Por mis malas andanzas he frecuentado a veces a algún que otro diputado y mi impresión siempre ha sido la misma: viven como curas. Quiero decir, cuando los curas vivían bien. Ahora que el sentimiento religioso por fin ha declinado (en esta parte del mundo), los padres de la Iglesia ya no son ni sombra de lo que fueron: han sido reemplazados por los padres de la patria, ministros de esta nueva religión democrática en la que nadie se atreve a no creer. Como el Calibán de Shakespeare, nuestra cicatera idea de la libertad consiste solamente en cambiar de amo.
Ser diputado resulta que mola, aunque sólo puedas comer dos veces al día. Tienes descuentos en trenes y aviones, cobras dietas, indemnizaciones y sobres, prevaleces en cualquier discusión con familia y amigos, parece que hasta el Palace ofrece una “tarifa de diputado” (¿tendrá también “tarifa de maestro de escuela”?), y en general llevas una vida regalada que, sin embargo, te permite presumir de que trabajas demasiado. Una bicoca.
¿No sería buena idea que los diputados, como hicieron en su momento los curas obreros, intentaran vivir la misma vida a la que se resignan aquellos a quienes dicen representar? Por así decir, una “democracia de la liberación”, como ya hubo una “teología de la liberación”. Han hecho más por la fe cristiana, en mi opinión, todos aquellos curas que vivían en barriadas obreras que los señores obispos que se daban la gran vida. La justificación, por cierto, sigue siendo la misma: la Iglesia tiene que ser lujosa y solemne, no porque mole la buena vida, por supuesto, sino sólo por la dignidad de lo que representa, nada menos que a un Dios. Estos tipos dicen más o menos lo mismo, se ven obligados a comer en el Ritz, no porque les guste, qué va, si ellos con una tortillita francesa van que chutan, si lo hacen sólo por la dignidad de las instituciones democráticas.
Sería una buena idea, a mi parecer, pero dudo que, salvo algunos diputados comunistas, los padres de la patria decidan por propia voluntad renunciar a sus privilegios. Así que mi propuesta es que se lo pongamos fácil.

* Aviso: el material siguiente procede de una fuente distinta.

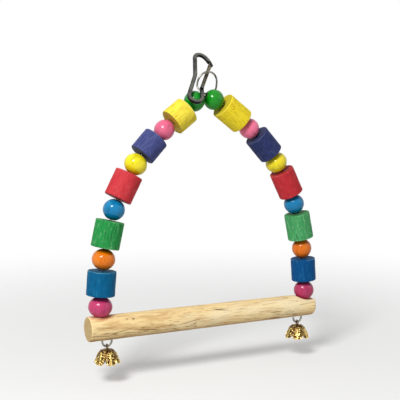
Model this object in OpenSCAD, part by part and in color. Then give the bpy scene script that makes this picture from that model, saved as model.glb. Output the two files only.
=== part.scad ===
// Bird swing: a bent wire arch strung with wooden beads and blocks, a wooden perch,
// a clip hook at the top and a flower bell under each end of the perch.
// Origin: centre height of the top eye, midway between the arch's feet. X runs along the perch.

/* [Perch] */
// Length of the perch, end to end
perch_len = 167.4; // [166.6:0.2:174]
// Sideways place of the perch's middle
perch_x = -1.2; // [-2:0.2:0]
// Thickness of the perch at its left end
perch_d = 16.4; // [15.8:0.2:18]
// Thickness of the perch at its right end
perch_right_d = 15.4; // [15:0.2:15.8]
// Worn edge at the left end of the perch
perch_edge = 0.8; // [0.4:0.2:1.6]
// Worn edge at the right end of the perch
perch_right_edge = 1.4; // [0.6:0.2:2]
// Depth of the left lowest bead's seat
left_seat = 1; // [0.6:0.2:1.6]
// Depth of the right lowest bead's seat
right_seat = 4; // [3.6:0.2:4.4]
// Distance from the arch's middle to the pared hollow near the right end
hollow_x = 80; // [78:1:82]
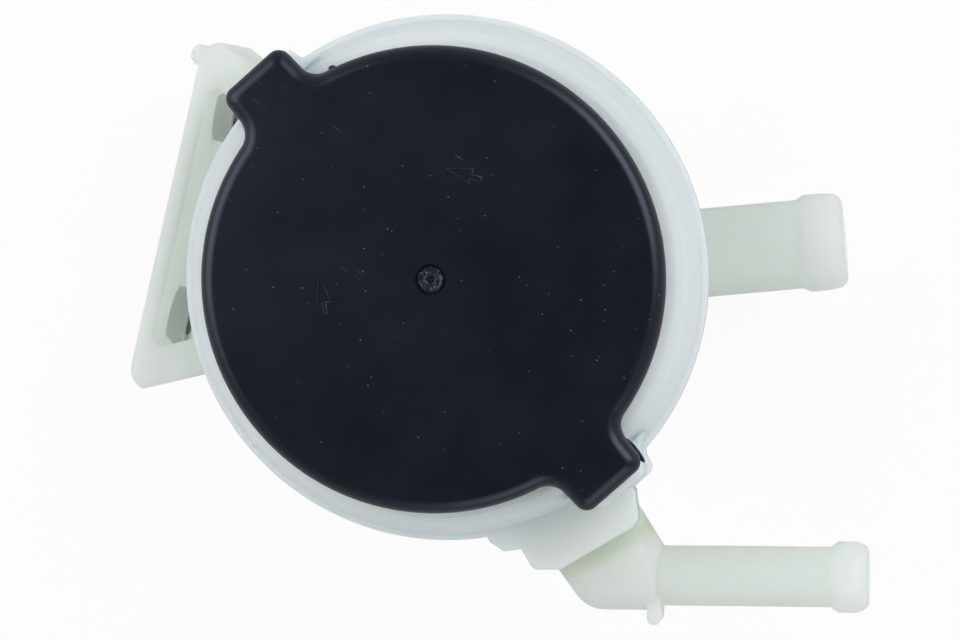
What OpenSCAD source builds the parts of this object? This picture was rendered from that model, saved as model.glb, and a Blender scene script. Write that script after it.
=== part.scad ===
// Power steering reservoir: a two-piece translucent tank with a quarter-turn
// cap, one large and one small hose spigot, a return filter and a bolt bracket.
// Frame: +X towards the spigots, +Z up through the cap, origin on the tank's
// axis at its flat base.  All sizes in millimetres.

/* [Cap] */
// height of the cap's flat top above the deck
cap_h = 13; // [12.5:0.1:14]
// thickness of the cap's top wall
cap_top_t = 2.6; // [2.2:0.1:2.8]
// thickness of the cap's skirt and lug walls
cap_wall = 2.4; // [2:0.1:2.4]
// radius of the rolled edge round the cap's top
cap_edge_r = 3; // [1.5:0.1:3.4]
// how far a hand lug stands out from the round cap
lug_out = 9.2; // [6.5:0.1:9.5]
// half the width of a hand lug at its end
lug_half_w = 8; // [6.5:0.1:8.5]
// corner radius at a lug's end
lug_corner_r = 2.4; // [1:0.1:3]
// radius of the hollow where a lug meets the round cap
lug_root_r = 4.5; // [2:0.1:6]
// direction of the first hand lug, anticlockwise from +X
lug_angle = 131.4; // [128:0.2:134]
// radius of the round gate well in the middle of the top
gate_r = 3.2; // [2:0.1:4]

/* [Cap lock] */
// turn that frees the cap, in degrees
lock_turn = 50; // [46:1:50]
// height that the cap gains over that turn
lock_rise = 1.5; // [0.5:0.1:1.6]
// width of each hook inside the skirt, in degrees
hook_span = 16; // [8:1:18]
// how far each hook stands in from the skirt
hook_depth = 1.5; // [1.2:0.1:1.7]

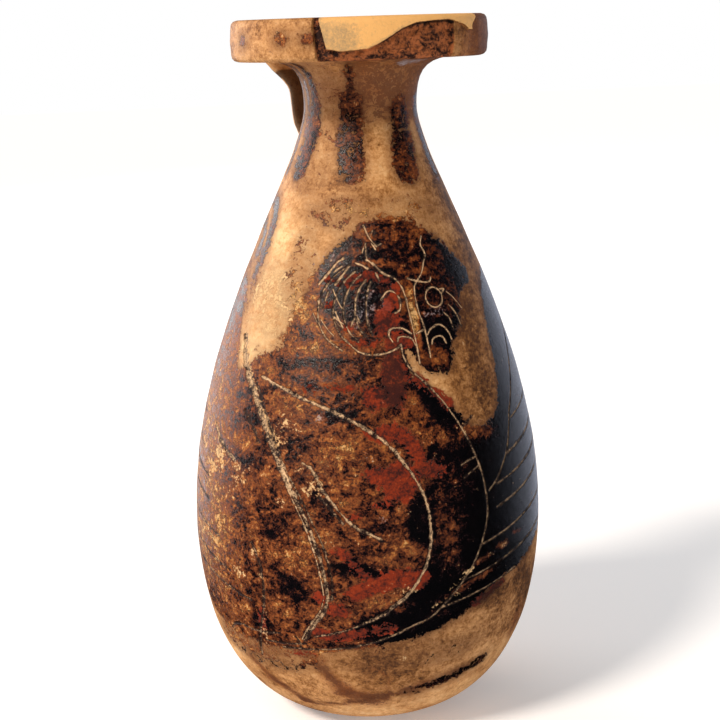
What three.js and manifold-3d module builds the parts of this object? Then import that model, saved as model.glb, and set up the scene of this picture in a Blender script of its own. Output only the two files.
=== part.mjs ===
// A pear-shaped oil flask of fired clay, thrown on the wheel, with a flat disc mouth
// and a strap handle that runs from the disc's underside to the shoulder.
// Millimetres, +Z up. The origin is the centre of the foot, on the surface it stands on.
// The handle is at the back, on +Y, and the painted animal's face is at the front, on -Y.
// An azimuth is counted in degrees from the front, towards +X.
import * as THREE from "three";
import { mergeVertices } from "three/addons/utils/BufferGeometryUtils.js";
import Module from "manifold-3d";

const wasm = await Module();
wasm.setup();

// Heights, each counted from the one below it.
const BELLY_HEIGHT = 26.0; // foot to the widest circle
const SHOULDER_RISE = 52.2; // widest circle to the narrowest part of the neck
const FLARE_RISE = 5.8; // narrowest part of the neck to the underside of the disc
const RIM_THICKNESS = 5.0;

// Outer radii.
const FOOT_RADIUS = 6.3;
const BELLY_RADIUS = 22.6;
const NECK_RADIUS = 7.1;
const RIM_RADIUS = 16.0;

// Inside.
const WALL = 2.6;
const FLOOR_THICKNESS = 3.3;
const BORE_RADIUS = 4.0;
const THROAT_CLOSENESS = 0.25; // the hollow ends this share of the wall away from the bore
const MOUTH_ROUNDING = 0.7;
const DISH_DEPTH = 1.1; // the top of the disc slopes this far down to the mouth
const DISH_LIP = 0.12; // how much of that fall is taken by the turn at the edge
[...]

De entrada, deberíamos situar el Congreso de los Diputados en el extrarradio, en algún polígono industrial, avenida de los Tornillos 18, y permitir el acceso sólo en transporte público (se les subvencionaría un abono de transporte, salvo en vacaciones). Allí tendrían una cantina y en los alrededores cuatro o cinco bares de menú del día, y un asador con mobiliario castellano para las ocasiones especiales. Las pernoctaciones, en un hotel de carretera. Por una parte, el edificio de la carrera de San Jerónimo, una vez liberado, podría convertirse en una buena biblioteca pública. Por otro lado, poco a poco desaparecía el glamour del que gozan en la actualidad sus señorías: dejaría de molar visto y no visto.
Tras tres meses de desplazarse en metro y autobús a Tornillos 18; de comer macarrones de primero y merluza a la romana de segundo, flan, café y un licor de hierbas, cortesía de la casa; de dormir en una habitación con vistas a una autovía y un descampado, y en la que las toallas raspan; y de llegar por la noche reventados, tras dos transbordos de metro; tras tres meses (máximo), digo, estoy seguro de que se les acababa el cuento. Cuando uno viaja casi una hora en metro, casi sin darse cuenta deja de darle importancia a almidonar tanto los puños de la camisa para que luzcan mejor los gemelos de oro.
Con la mudanza a Tornillos 18, quizá conseguiríamos que ser diputado no molara, y entonces estos tipos decidirían trabajar en favor de los intereses de todos, en lugar de en beneficio propio.
¿Por qué? Muy fácil, porque entonces compartirían los mismos intereses que nosotros. Así igual nos dábamos cuenta de que la dignidad de la democracia no radica en las sesiones solemnes ni en los restaurantes de lujo, como la verdadera dignidad de la Iglesia no se asienta sobre la púrpura y el oro.